For instance, in the popular line: 1.e4 e6 2.d4 d5 3.Nd2 c5 4.exd5 Qxd5 5.Ngf3 cxd4 6.Bc4 Qd6 7.0–0 Nf6 8.Nb3 Nc6 9.Nbxd4 Nxd4 10.Nxd4 a6 11 Re1 Qc7
…he prefers to play 12 Qe2!? instead of the hotly disputed lines leading from 12 Bb3 Bd6 13 Nf5
It’s not so easy to vary from all of the hotbeds of theory and some have to be tackled head-on. The author has some suggestions to try and improve on established theory at the end of long lines such as this one:
1.e4 e6 2.d4 d5 3.Nd2 Nf6 4.e5 Nfd7 5.Bd3 c5 6.c3 Nc6 7.Ne2 cxd4 8.cxd4 f6 9.exf6 Nxf6 10.0–0 Bd6 11.Nf3 0–0 12.Bf4 Bxf4 13.Nxf4 Ne4 14.g3
16...g5 Now, according to IM Tzermiadianos, the main line move 17 Nh5 is not doing too well in terms of gaining an advantage so he advocates the tricky 15 Ng2! Qf6 16 Ne5!?
Black can win a pawn in two different ways but the author claims good compensation in both cases, going on to say: ‘There is plenty of room for analysis and I suspect this will be the main line in the future’.
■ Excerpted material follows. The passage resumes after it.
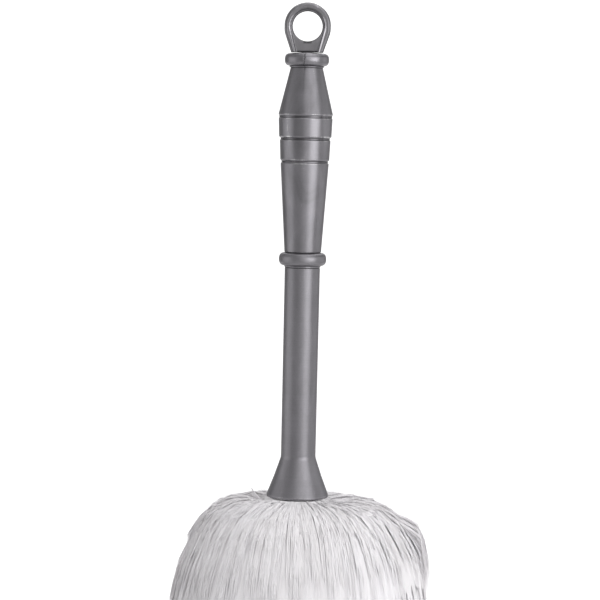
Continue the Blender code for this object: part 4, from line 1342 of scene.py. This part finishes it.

Of course, the title is a misnomer with sensationalist spin; there is no proven way to beat the French, so 1...e6 players should still be able to sleep at night. However, a player who has the time and energy to study and absorb the lines presented here will at least be very well prepared to face the popular defence, even if a slight edge is the most common outcome.